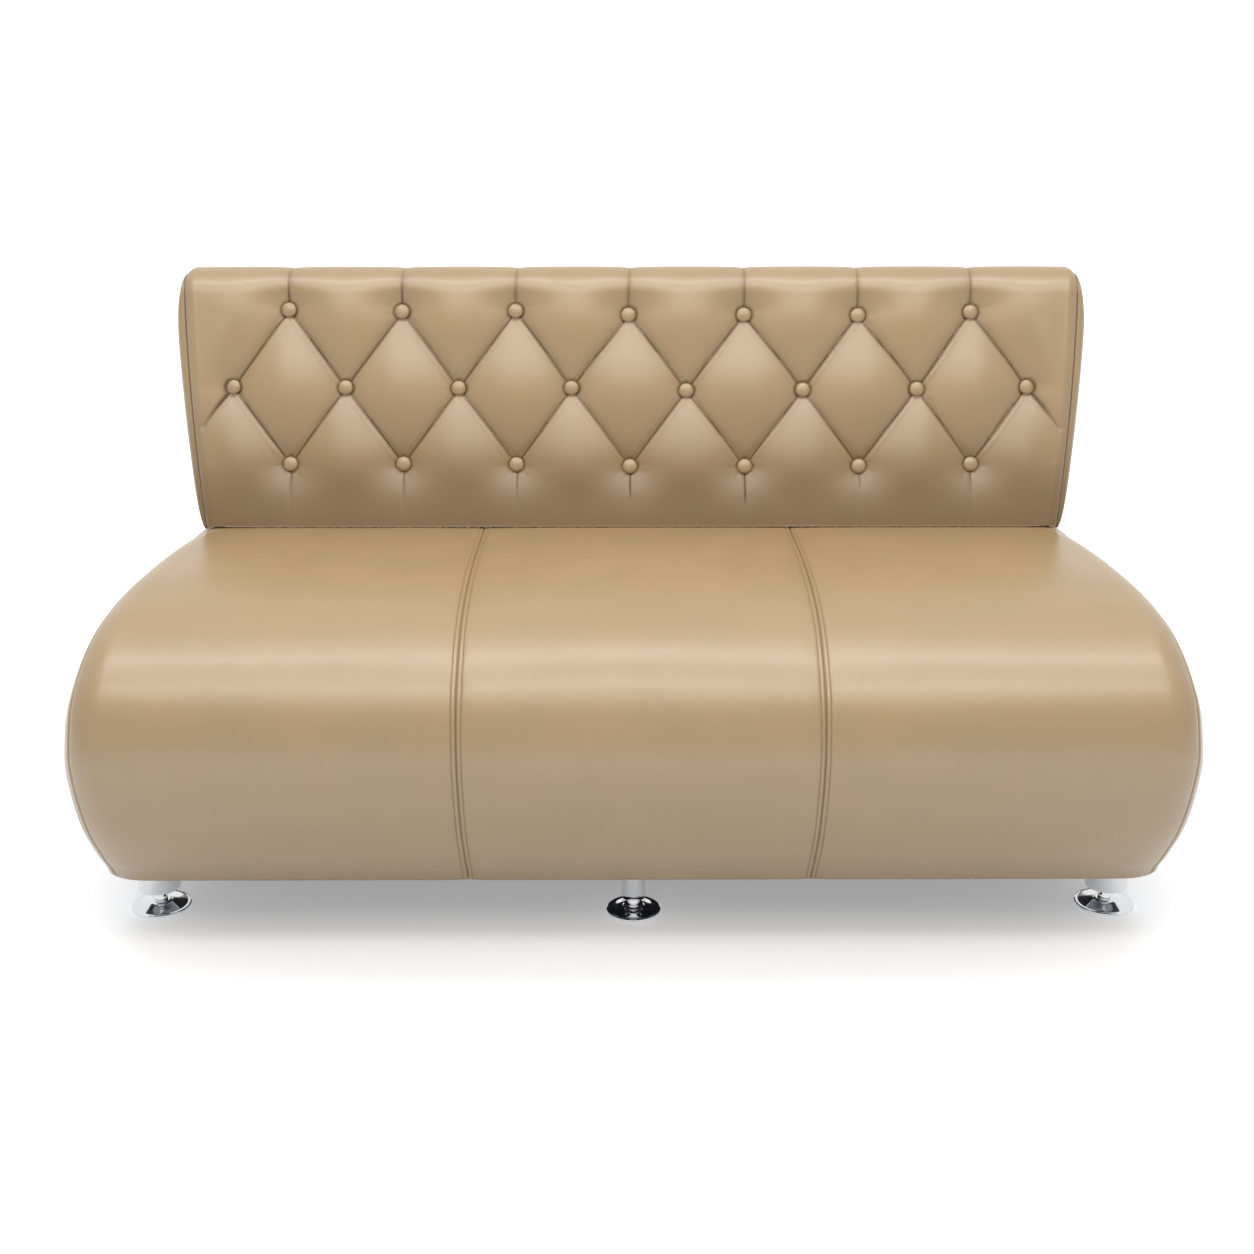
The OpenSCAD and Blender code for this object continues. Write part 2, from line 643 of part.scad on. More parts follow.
module back_end_cover_right() {
    color(leather) placed() back_end_cover();
}

module back_side_foam() {
    ring = section(pad_t + fit_gap, cover_t + 2 * fit_gap);
    x0 = back_in + fit_gap;
    ring_solid([x0, section_mid[0], section_mid[1]],
        [[for (p = ring) [x0, p[0], p[1]]], [for (p = ring) [seam_half(p) - 3 * seam_slack, p[0], p[1]]]],
        [seam_half(section_mid) - 3 * seam_slack, section_mid[0], section_mid[1]]);
}

module back_side_foam_left() {
    color(foam_c) placed() mirror([1, 0, 0]) back_side_foam();
}

module back_side_foam_right() {
    color(foam_c) placed() back_side_foam();
}

module back_rear_cover() {
    run = rear_floor(0);
    steps = [for (k = [0:rear_steps]) mix(fit_gap, run, k / rear_steps)];
    half = [for (s = steps) seam_half(rear_pt(s, 0)) - seam_slack];
    outer = [[for (i = [0:rear_steps]) let (p = rear_pt(steps[i], 0)) [-half[i], p[0], p[1]]],
        [for (i = [0:rear_steps]) let (p = rear_pt(steps[i], 0)) [half[i], p[0], p[1]]]];
    floor_in = rear_floor(cover_t);
    steps_in = [for (k = [0:rear_steps]) mix(fit_gap, floor_in, k / rear_steps)];
    inner = [[for (i = [0:rear_steps]) let (p = rear_pt(steps_in[i], cover_t)) [-half[i], p[0], p[1]]],
        [for (i = [0:rear_steps]) let (p = rear_pt(steps_in[i], cover_t)) [half[i], p[0], p[1]]]];
    color(leather) placed() grid_solid(outer, inner);
}

// Buttons and their twines
twine_r = 1.2;
twine_hole_r = 3;
shank_r = 2;
shank_lift = 1.6;
washer_t = 3;
button_rim = 2;
button_back_share = 0.4;
button_dome = 6;
button_lift = 9.5;
button_back = button_sink - button_lift;

module row_places(r) {
    for (i = [0:(r == 1 ? long_row : short_row) - 1])
        in_face() translate([button_x(r, i), 0, button_u(r)]) rotate([90, 0, 0]) children();
}

module tuft_places() {
    for (r = [0:2]) row_places(r) children();
}

module button_row(r) {
    color(leather) placed() row_places(r) translate([0, 0, -button_sink])
        rotate_extrude($fn = 32) polygon(concat([[0, shank_lift], [shank_r, shank_lift],
            [shank_r, button_sink - button_back], [button_back_share * button_d, button_sink - button_back]],
            [for (a = [0:15:90]) [button_d / 2 * cos(a),
                button_sink - button_back + button_rim + button_dome * sin(a)]]));
}

module buttons_top_row() {
    button_row(2);
}

module buttons_middle_row() {
    button_row(1);
}

module buttons_bottom_row() {
    button_row(0);
}

module tuft_twines() {
    color("#e8e4da") placed() tuft_places() translate([0, 0, board_back - washer_t])
        cylinder(r = twine_r, h = -board_back + washer_t - button_sink + shank_lift, $fn = 16);
}

module tuft_washers() {
    color(steel) placed() tuft_places() translate([0, 0, board_back - washer_t]) difference() {
        cylinder(r = washer_r, h = washer_t, $fn = 32);
        translate([0, 0, -cut]) cylinder(r = twine_r + screw_gap, h = washer_t + 2 * cut, $fn = 16);
    }
}

// Bolts that hold the backrest to the seat
bolt_r = 4;
bolt_gap = 0.2;
bolt_head_r = 6.5;
bolt_head_h = 5.3;
bolt_washer_r = 10;
bolt_washer_t = 1.6;
nut_r = 5;
nut_h = 10;
nut_flange_r = 9;
nut_flange_t = 1.5;
bolt_share = 0.66;
bolt_x = bolt_share * back_in;
bolt_y = (foot_rail_y0 + foot_rail_y1) / 2;

module bolt_places() {
    for (x = [-bolt_x, 0, bolt_x]) translate([x, bolt_y, 0]) children();
}

module back_bolts() {
    color(steel) placed() bolt_places() {
        translate([0, 0, deck_low - bolt_washer_t]) cylinder(r = bolt_r, h = foot_rail_z1 + nut_flange_t
            - deck_low + bolt_washer_t, $fn = 32);
        translate([0, 0, deck_low - bolt_washer_t - bolt_head_h])
            cylinder(r = bolt_head_r, h = bolt_head_h, $fn = 6);
    }
}

module back_bolt_washers() {
    color(steel) placed() bolt_places() translate([0, 0, deck_low - bolt_washer_t]) difference() {
        cylinder(r = bolt_washer_r, h = bolt_washer_t, $fn = 32);
        translate([0, 0, -cut]) cylinder(r = bolt_r + bolt_gap, h = bolt_washer_t + 2 * cut, $fn = 32);
    }
}

module back_tee_nuts() {
    color(steel) placed() bolt_places() difference() {
        union() {
            translate([0, 0, foot_rail_z1]) cylinder(r = nut_flange_r, h = nut_flange_t, $fn = 32);
            translate([0, 0, foot_rail_z1 - nut_h]) cylinder(r = nut_r, h = nut_h, $fn = 32);
        }
        cylinder(r = bolt_r + screw_gap, h = 4 * seat_top, center = true, $fn = 32);
    }
}

// Legs
flange_r = 40;
centre_flange_r = 34;
flange_t = 4;
flange_z = base_h - dust_t - flange_t;
screw_r = 2.2;
screw_gap = 0.05;
screw_head_r = 4;
screw_head_h = 2.2;
screw_inset = 5.5;
screw_turns = [60, 120, 240, 300];
insert_t = 8;
corner_lift = 12;

function leg_x(y) = side_half(y) - leg_in;

// Legs as rows of side, depth, tube diameter, tube end height and flange radius
corner_specs = [for (s = [-1, 1]) for (y = [front_leg_y, rear_leg_y])
    [s * leg_x(y), y, corner_tube_d, corner_tube_z, flange_r]];
centre_specs = [for (y = [centre_leg_y, rear_leg_y]) [0, y, centre_tube_d, centre_tube_z, centre_flange_r]];
leg_specs = concat(corner_specs, centre_specs);

module leg_places() {
    for (s = leg_specs) translate([s[0], s[1], 0]) {
        $flange = s[4];
        children();
    }
}

module screw_places() {
    for (a = screw_turns) rotate(a) translate([$flange - screw_inset, 0, 0]) children();
}

module leg(spec) {
    inner_r = spec[2] / 2 - tube_wall;
    translate([spec[0], spec[1], 0]) difference() {
        union() {
            translate([0, 0, flange_z]) cylinder(r = spec[4], h = flange_t, $fn = 64);
            translate([0, 0, spec[3]]) cylinder(r = spec[2] / 2, h = flange_z - spec[3], $fn = 64);
        }
        translate([0, 0, spec[3] - cut]) cylinder(r = inner_r, h = flange_z - spec[3] + cut, $fn = 64);
        for (a = screw_turns) rotate(a) translate([spec[4] - screw_inset, 0, 0])
            cylinder(r = screw_r + screw_gap, h = 4 * base_h, center = true, $fn = 24);
    }
}

module corner_legs() {
    color(chrome_c) placed() for (s = corner_specs) leg(s);
}

module centre_legs() {
    color(chrome_c) placed() for (s = centre_specs) leg(s);
}

module leg_inserts() {
    color(steel) placed() for (s = leg_specs) translate([s[0], s[1], s[3] + corner_lift]) difference() {
        cylinder(r = s[2] / 2 - tube_wall - screw_gap, h = insert_t, $fn = 64);
        translate([0, 0, -cut]) cylinder(r = thread_d / 2 + screw_gap, h = insert_t + 2 * cut, $fn = 64);
    }
}

module leg_screws() {
    color(steel) placed() leg_places() screw_places() {
        translate([0, 0, flange_z]) cylinder(r = screw_r, h = base_top - flange_z - cut, $fn = 24);
        translate([0, 0, flange_z - screw_head_h]) cylinder(r = screw_head_r, h = screw_head_h, $fn = 24);
    }
}

// Levelling feet: a stud whose ball turns in the disc's cup
ball_r = 9;
ball_gap = 0.25;
disc_floor = 3.5;
ball_z = disc_floor + ball_gap + ball_r;
neck_r = 8;
neck_share = 0.2;
stud_room = 14;
stud_top = flange_z - stud_room;
rim_t = 3.5;
rim_step = 1;
cup_wall = 3;
cup_r = 12;
cup_lip = 2;
cup_z = ball_z - cup_lip;
flare_r = 24;
flare_z = 6.5;

module stud(x, y, neck_top) {
    low = ball_z + ball_r * sin(45);
    ball_pts = [for (a = [-90:15:45]) [ball_r * cos(a), ball_z + ball_r * sin(a)]];
    color(chrome_c) placed() translate([x, y, 0]) rotate_extrude($fn = 64)
        polygon(concat(ball_pts, [[neck_r, mix(low, neck_top, neck_share)], [neck_r, neck_top],
            [thread_d / 2, neck_top], [thread_d / 2, stud_top], [0, stud_top]]));
}

module disc(x, y, d) {
    cup_pts = [for (a = [-90:15:-15]) [(ball_r + ball_gap) * cos(a), ball_z + (ball_r + ball_gap) * sin(a)]];
    color(chrome_c) placed() translate([x, y, 0]) rotate_extrude($fn = 64)
        polygon(concat([[0, 0], [d / 2, 0], [d / 2, rim_t], [(d / 2 + flare_r) / 2, rim_t + rim_step],
            [flare_r, flare_z],
            [cup_r + cup_wall, flare_z + cup_lip], [cup_r, cup_z]], [for (i = [len(cup_pts) - 1:-1:0]) cup_pts[i]]));
}

neck_gap = 2;
corner_neck = corner_tube_z - neck_gap;
centre_neck = centre_tube_z + neck_gap;

module front_left_stud() {
    stud(-leg_x(front_leg_y), front_leg_y, corner_neck);
}

module front_left_disc() {
    disc(-leg_x(front_leg_y), front_leg_y, corner_disc_d);
}

module front_centre_stud() {
    stud(0, centre_leg_y, centre_neck);
}

module front_centre_disc() {
    disc(0, centre_leg_y, centre_disc_d);
}

module front_right_stud() {
    stud(leg_x(front_leg_y), front_leg_y, corner_neck);
}

module front_right_disc() {
    disc(leg_x(front_leg_y), front_leg_y, corner_disc_d);
}

module rear_left_stud() {
    stud(-leg_x(rear_leg_y), rear_leg_y, corner_neck);
}

module rear_left_disc() {
    disc(-leg_x(rear_leg_y), rear_leg_y, corner_disc_d);
}

module rear_centre_stud() {
    stud(0, rear_leg_y, centre_neck);
}

module rear_centre_disc() {
    disc(0, rear_leg_y, centre_disc_d);
}

module rear_right_stud() {
    stud(leg_x(rear_leg_y), rear_leg_y, corner_neck);
}

module rear_right_disc() {
    disc(leg_x(rear_leg_y), rear_leg_y, corner_disc_d);
}

base_panel();
end_rib_left();
end_rib_right();
mid_ribs();
nose_rails();
bottom_rails();
front_web_rails();
rear_web_rails();
deck_rail();
rear_panel();
webbing();
seat_foam();
side_foam_left();
side_foam_right();
seat_cover_left();
seat_cover_centre();
seat_cover_right();
end_cover_left();
end_cover_right();
seat_rear_cover();
dust_cover();
back_foot_rail();
back_top_rail();
back_ribs();
back_panel();
back_slab();
back_roll_foam();
back_side_foam_left();
back_side_foam_right();
tufted_cover();
back_end_cover_left();
back_end_cover_right();
back_rear_cover();
buttons_top_row();
buttons_middle_row();
buttons_bottom_row();
tuft_twines();
tuft_washers();
back_bolts();
back_bolt_washers();
back_tee_nuts();
corner_legs();
centre_legs();
leg_inserts();
leg_screws();
front_left_stud();
front_left_disc();
front_centre_stud();
front_centre_disc();
front_right_stud();
front_right_disc();
rear_left_stud();
rear_left_disc();
rear_centre_stud();
rear_centre_disc();
rear_right_stud();
rear_right_disc();
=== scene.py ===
import bpy
import math
import random
import numpy as np
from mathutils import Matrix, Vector


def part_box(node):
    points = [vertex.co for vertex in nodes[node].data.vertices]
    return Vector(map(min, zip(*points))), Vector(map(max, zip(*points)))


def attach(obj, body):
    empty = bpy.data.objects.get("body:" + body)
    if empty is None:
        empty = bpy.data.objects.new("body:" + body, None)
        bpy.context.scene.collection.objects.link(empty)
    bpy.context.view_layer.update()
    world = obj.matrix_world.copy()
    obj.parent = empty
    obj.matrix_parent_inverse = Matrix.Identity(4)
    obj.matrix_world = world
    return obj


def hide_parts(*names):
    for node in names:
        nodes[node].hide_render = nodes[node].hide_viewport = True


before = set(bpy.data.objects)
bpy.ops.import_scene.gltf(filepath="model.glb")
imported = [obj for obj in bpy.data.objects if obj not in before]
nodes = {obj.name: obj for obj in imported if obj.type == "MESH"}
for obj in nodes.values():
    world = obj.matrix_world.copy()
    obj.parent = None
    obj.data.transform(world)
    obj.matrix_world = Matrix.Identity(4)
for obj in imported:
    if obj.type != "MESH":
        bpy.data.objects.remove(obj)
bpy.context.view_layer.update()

mm = 0.001
yShift = -361.56791373 * mm      # the part's source counts depth from the nose of the seat
random.seed(7)


def linear(hexColour):
    # sRGB hex to the linear colour that Blender's sockets take
    parts = [int(hexColour[i:i + 2], 16) / 255 for i in (1, 3, 5)]
    return (*[c / 12.92 if c <= 0.04045 else ((c + 0.055) / 1.055) ** 2.4 for c in parts], 1.0)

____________

- [Your instructions]:
Return nothing but the lines running from the line with "base_panel();" through the line with "for node in", exactly as they appear.

- [The result]:
base_panel();
end_rib_left();
end_rib_right();
mid_ribs();
nose_rails();
bottom_rails();
front_web_rails();
rear_web_rails();
deck_rail();
rear_panel();
webbing();
seat_foam();
side_foam_left();
side_foam_right();
seat_cover_left();
seat_cover_centre();
seat_cover_right();
end_cover_left();
end_cover_right();
seat_rear_cover();
dust_cover();
back_foot_rail();
back_top_rail();
back_ribs();
back_panel();
back_slab();
back_roll_foam();
back_side_foam_left();
back_side_foam_right();
tufted_cover();
back_end_cover_left();
back_end_cover_right();
back_rear_cover();
buttons_top_row();
buttons_middle_row();
buttons_bottom_row();
tuft_twines();
tuft_washers();
back_bolts();
back_bolt_washers();
back_tee_nuts();
corner_legs();
centre_legs();
leg_inserts();
leg_screws();
front_left_stud();
front_left_disc();
front_centre_stud();
front_centre_disc();
front_right_stud();
front_right_disc();
rear_left_stud();
rear_left_disc();
rear_centre_stud();
rear_centre_disc();
rear_right_stud();
rear_right_disc();
=== scene.py ===
import bpy
import math
import random
import numpy as np
from mathutils import Matrix, Vector


def part_box(node):
    points = [vertex.co for vertex in nodes[node].data.vertices]
    return Vector(map(min, zip(*points))), Vector(map(max, zip(*points)))


def attach(obj, body):
    empty = bpy.data.objects.get("body:" + body)
    if empty is None:
        empty = bpy.data.objects.new("body:" + body, None)
        bpy.context.scene.collection.objects.link(empty)
    bpy.context.view_layer.update()
    world = obj.matrix_world.copy()
    obj.parent = empty
    obj.matrix_parent_inverse = Matrix.Identity(4)
    obj.matrix_world = world
    return obj


def hide_parts(*names):
    for node in names:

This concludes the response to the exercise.